I know what you’re thinking and that’s, ‘What does blogging have to do with marketing a dental practice?’ Well, I’d like to quote author and speaker Seth Godin, whose books include All Marketers are Liars, who describes external marketing as ‘interruption marketing’. That term, and the way in which we deal with it, can be summarised as follows:

• We put the kettle on and switch channels to avoid advertisements between TV programmes

• We switch commercial radio station channels because the repetitive cheesy ads drive us crazy

• We install spam filters on our computers to avoid adware, spyware and all the other infuriating pop-ups

• We give short shrift to those telephone intrusions, calling us at dinner time trying and sell

• We empty our magazines of all those loose inserts before we read them

• We bin or shred direct mail before we even read it.

And so commerce spends billions each year trying to get through our barriers and, at best, reaching a 2% hit rate. Conversely, the authors of Naked Conversations suggest a far more effective way of reaching your audience. They call it ‘conversation marketing’, describing the process by which potential new clients (and existing clients) can communicate directly with you and your team.

Needless to say, that’s how some of the biggest businesses in the world are attempting to humanise themselves – with Microsoft and IBM leading the way in allowing internal employees to blog freely about what it’s like to work there and what’s going on.

Admittedly, its high-tech businesses that are pioneering this marketing method, but when the CEO of General Motors starts writing a daily blog, the writing is on the wall as well as the web! It will be sometime before we read the daily musings of the chairman of British Airways or HSBC, but there is a phenomenon in progress here.

Points to consider

1. Are you investing in any marketing at all at the moment? We dig wells when it’s raining, not when the drought begins. It’s raining patients at the moment but that will not last forever.

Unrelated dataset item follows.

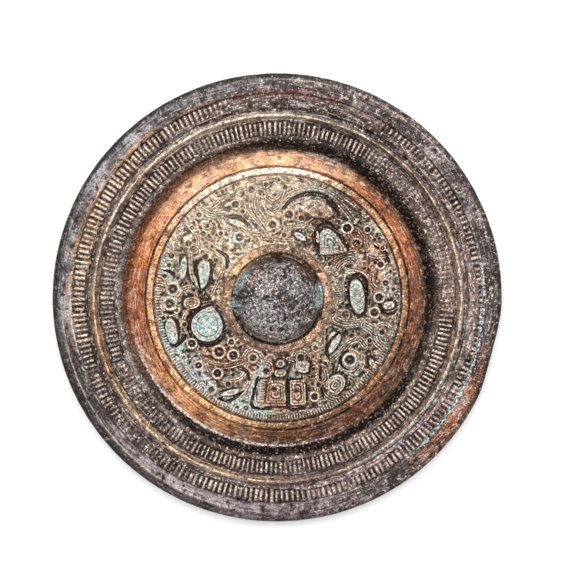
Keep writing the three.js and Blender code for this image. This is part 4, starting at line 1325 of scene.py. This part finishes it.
        # Painted highlights in the salts' colour along the step's foot, the outer comb, the ridge and the
        # knob's lower edge
        glints = lobe(240, 62) * ring(46.3, 46.9, 0.3) + lobe(71, 9) * ring(46.4, 47, 0.3)
        glints = glints + (lobe(185, 24) + 1.6 * lobe(345, 40)) * ring(63.6, 64.4, 0.4)
        glints = glints + 2 * lobe(325, 42) * ring(57.2, 58, 0.3) + lobe(255, 46) * ring(13.2, 13.7, 0.3)
        self.lay((glints * salt.between(0.46, 0.54)).kept() * 0.9, "salt")
        self.lay(salt.between(0.6, 0.68) * self.rough * 0.7, "crest")
        self.lay(salt.between(0.43, 0.35) * self.rough * 0.7, "dirt")

    def sharpen(self):
        """Fine speckle and more contrast over the whole back."""
        speckle = 0.38 + 1.25 * self.grit.between(0.38, 0.62)
        grey = self.add("CombineXYZ", {}, {0: speckle, 1: speckle, 2: speckle})
        self.base = self.mix(0.35 + 0.45 * self.rough, self.base, grey, "MULTIPLY")
        self.base = self.add("Gamma", {}, {0: self.base, "Gamma": self.CONTRAST})
        lifted = self.MIDDLE_GREY ** (1 - self.CONTRAST)
        self.base = self.mix(1.0, self.base, (lifted, lifted, lifted), "MULTIPLY")

    def tarnish_face(self):
        """The plain reflecting face, which shows none of the back's rings."""
        patch, shade = self.patch, self.shade
        tarnish = self.mix(patch.between(0.42, 0.6) * 0.7, shade["face"], shade["hollow"])
        tarnish = self.mix(self.blotch.between(0.5, 0.66) * 0.2, tarnish, shade["earth"])
        self.bloomed = self.broad.between(0.48, 0.64) * self.fleck.between(0.34, 0.64)
        tarnish = self.mix(self.bloomed * 0.5, tarnish, shade["verdigris"])
        tarnish = self.mix(self.grit.between(0.5, 0.66) * 0.3, tarnish, shade["dirt"])
        self.base = self.mix(self.under, self.base, tarnish)

    def shine(self):
        """Crust is rough and no longer metallic. Bare bronze shines a little."""
        knob = self.radius.between(14, 12)
        crusted = (self.soot + self.salts + self.on_rim * 0.4 + knob * 0.6).kept()
        crusted = crusted * (1 - self.under) + (0.3 + 0.5 * self.bloomed) * self.under
        bump = self.grit * 0.5 + self.fleck * 0.5
        normal = self.add("Bump", {}, {"Strength": 0.8, "Distance": 0.35 / MM, "Height": bump})
        shader = self.add("BsdfPrincipled", {}, {
            "Base Color": self.base, "Metallic": 0.75 - 0.6 * crusted,
            "Roughness": 0.36 + 0.34 * crusted, "Normal": normal,
        })
        self.add("OutputMaterial", {}, {"Surface": shader}, output=None)


class PatinateMirror(bpy.types.Operator):
    """Gives the casting its worn, tarnished and encrusted bronze"""

    bl_idname = "bronze_mirror.patinate"
    bl_label = "Patinate the mirror"

    def execute(self, context):
        piece = bpy.data.objects.get("bronze_mirror_casting")
        if piece is None:
            raise RuntimeError("The mirror has to be cast first")
        section = Section(context.scene.mirror_sizes)
        patina = Patina(section, shades(context.scene.mirror_finish))
        patina.stain()
        patina.blacken()
        patina.encrust()
        patina.sharpen()
        patina.tarnish_face()
        patina.shine()
        piece.data.materials.clear()
        piece.data.materials.append(patina.material)
        return {"FINISHED"}


def aimed(thing, at, up):
    """Turns a camera or light to look at a point, with a given direction upwards."""
    back = (thing.location - at).normalized()
    side = up.cross(back).normalized()
    facing = Matrix((side, back.cross(side), back)).transposed()
    thing.rotation_euler = facing.to_euler()


# Soft lights: metres to the right of the mirror, towards its top and above it, size and power
LAMPS = {
    "key_light": (-0.15, 0.26, 0.78, 0.5, 4.2),
    "fill_light": (0.4, 0.25, 0.7, 0.6, 1.8),
    "top_light": (0.0, 0.1, 0.9, 0.8, 2.2),
}


class SetMirrorStage(bpy.types.Operator):
    """Lays a pale floor and sets the camera and the soft lights"""

    bl_idname = "bronze_mirror.stage"
    bl_label = "Set the stage"
    FLOOR_SIZE = 6  # metres
    SENSOR_WIDTH = 36  # millimetres
    ROOM_LIGHT = 0.5

    def execute(self, context):
        stage = context.scene.mirror_stage
        right = Vector((math.cos(DRAWING_TURN), math.sin(DRAWING_TURN), 0))
        top = Vector((-math.sin(DRAWING_TURN), math.cos(DRAWING_TURN), 0))
        middle = Vector((0, 0, (LOW.z + HIGH.z) / 2))
        self.lay_floor(stage)
        self.set_camera(context, stage, middle, right, top)
        for name, (across, up, high, size, power) in LAMPS.items():
            spot = right * across + top * up + Vector((0, 0, high))
            bpy.ops.object.light_add(type="AREA", location=spot)
            lamp = context.active_object
            lamp.name = name
            lamp.data.energy = power
            lamp.data.shape = "SQUARE"
            lamp.data.size = size
            aimed(lamp, middle, top)
        world = bpy.data.worlds.new("white_room")
        world.use_nodes = True
        background = world.node_tree.nodes["Background"]
        background.inputs["Color"].default_value = (1, 1, 1, 1)
        background.inputs["Strength"].default_value = self.ROOM_LIGHT
        context.scene.world = world
        context.scene.view_settings.view_transform = "Standard"
        return {"FINISHED"}

    def set_camera(self, context, stage, middle, right, top):
        """A camera almost straight above, which leans to the mirror's upper left."""
        side = top * math.cos(stage.lean) - right * math.sin(stage.lean)
        ahead = side * math.sin(stage.tilt) + Vector((0, 0, math.cos(stage.tilt)))
        bpy.ops.object.camera_add(location=middle + ahead * stage.distance)
        camera = context.active_object
        camera.name = "photo_camera"
        aimed(camera, middle, top)
        camera.data.sensor_width = self.SENSOR_WIDTH
        camera.data.lens = self.SENSOR_WIDTH * stage.distance / stage.view_width
        camera.data.shift_x = stage.shift_x
        camera.data.shift_y = stage.shift_y
        camera.data.clip_start = 0.01
        context.scene.camera = camera

    def lay_floor(self, stage):
        """A wide floor just under the mirror."""
        bpy.ops.object.select_all(action="DESELECT")
        bpy.ops.mesh.primitive_plane_add(size=self.FLOOR_SIZE, location=(0, 0, LOW.z))
        floor = bpy.context.active_object
        floor.name = "floor"
        bpy.ops.object.transform_apply(location=True, rotation=True, scale=True)
        paper = Finish("floor paper")
        values = {"Base Color": (*stage.floor, 1.0), "Roughness": 0.9}
        shader = paper.add("BsdfPrincipled", {}, values)
        paper.add("OutputMaterial", {}, {"Surface": shader}, output=None)
        floor.data.materials.append(paper.material)


class MirrorPanel(bpy.types.Panel):
    """The mirror's steps and sizes in the 3D view's sidebar"""

    bl_idname = "VIEW3D_PT_bronze_mirror"
    bl_label = "Bronze mirror"
    bl_space_type = "VIEW_3D"
    bl_region_type = "UI"
    bl_category = "Mirror"

    def draw(self, context):
        column = self.layout.column(align=True)
        for step in STEPS:
            column.operator(step.bl_idname)
        for name in GROUPS:
            group = getattr(context.scene, name)
            box = self.layout.box().column(align=True)
            for prop in type(group).__annotations__:
                box.prop(group, prop)


STEPS = (CastMirror, PatinateMirror, SetMirrorStage)
GROUPS = {
    "mirror_sizes": MirrorSizes, "mirror_relief": MirrorRelief,
    "mirror_finish": MirrorFinish, "mirror_stage": MirrorStage,
}


def register():
    for kind in (*GROUPS.values(), *STEPS, MirrorPanel):
        bpy.utils.register_class(kind)
    for name, kind in GROUPS.items():
        setattr(bpy.types.Scene, name, PointerProperty(type=kind))


def unregister():
    for name in GROUPS:
        delattr(bpy.types.Scene, name)
    for kind in (MirrorPanel, *reversed(STEPS), *reversed(GROUPS.values())):
        bpy.utils.unregister_class(kind)


def main():
    register()
    bpy.ops.bronze_mirror.cast()
    bpy.ops.bronze_mirror.patinate()
    bpy.ops.bronze_mirror.stage()
    bpy.context.view_layer.update()


if __name__ == "__main__":
    main()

2. How much are you investing in marketing? Many dentists do not set aside an amount of cash for annual marketing – they just spend if they are feeling flush (and usually on interruption marketing). I recommend a minimum of 5% of annual revenues into the practice.

3. Are you involved in ‘interruption marketing’? I recommend that my clients invest in a brief but smart Yellow Pages advert that points people to a well-maintained website. But I do not recommend any form of direct mailing or advertising except in very special circumstances, such as radio advertising on local independent stations

4. Are you involved in ‘conversation marketing’? In my forthcoming workshops I will specify this as:

• Grading your existing patients and removing the ‘messers’

• Creating a Paddi Lund style welcome pack

• Utilising a ‘smile check’ to open the door to treatment planning conversations

• Handing out at least three referral cards to every patient and asking patients who complete treatment to write a testimonial letter

• Making sure your website is attractive to any potential new patients

• Developing strategic alliances and networking in your local community.

That is conversation marketing – it’s cheaper and more effective and it will separate the winners from the losers in 2007.